You see, Rosianne Cutajar’s complaint to the police is not the reason why people used to file criminal complaints on libel or why they say they sue: to clear their name and protect their reputation. She wants to find a way of making him (and others who repeat the criticism against her) to stop so she can go on with her life of pursuing and securing power and authority.

We can argue all night about Mark Camilleri’s strategy of response. The case against him that she has brought is vexatious and if we had proper free speech protection, even if the police and the AG decided to prosecute because of the complaint, the magistrate should be able to throw the case out at the first hearing precisely because of its manifestly vexatious nature.
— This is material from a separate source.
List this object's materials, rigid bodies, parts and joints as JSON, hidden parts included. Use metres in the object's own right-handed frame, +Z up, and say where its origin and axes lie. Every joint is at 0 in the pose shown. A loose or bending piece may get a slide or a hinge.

We don’t have that vehicle in our law. Without presuming to give advice to Mark Camilleri, perhaps the proper thing to do when one is summoned to court is to respond to that summons and enter a defence. But I will not criticise someone who treats with contempt an entirely contemptuous process that is nothing better than an abuse by Rosianne Cutajar of whatever power she believes she has.

Without entering into the sticky merits of whether she’s tumbled in sheets, admitting after being caught taking money from a man accused of bribing politicians and killing a journalist having spoken in his interests in Parliamentary interventions should have been sufficient to force her immediate resignation. Even that should never have amounted to a guarantee that the criticism about her would stop but it could help people lose interest in her abortive, pointless splash into the orgy of corruption that passes for political life in Malta.

Instead, she insists she’s done nothing wrong and persists in inflicting her presence on all of us. The least she can expect is for some of us to dislike her and a few of us to say so aloud. As often as it takes until she stops harassing her critics and relieves us of her self-righteous and intrinsically scandalous presence.

Note: an earlier version of this article gave the erroneous impression that Rosianne Cutajar had not also sued Mark Camilleri for libel. She has done so.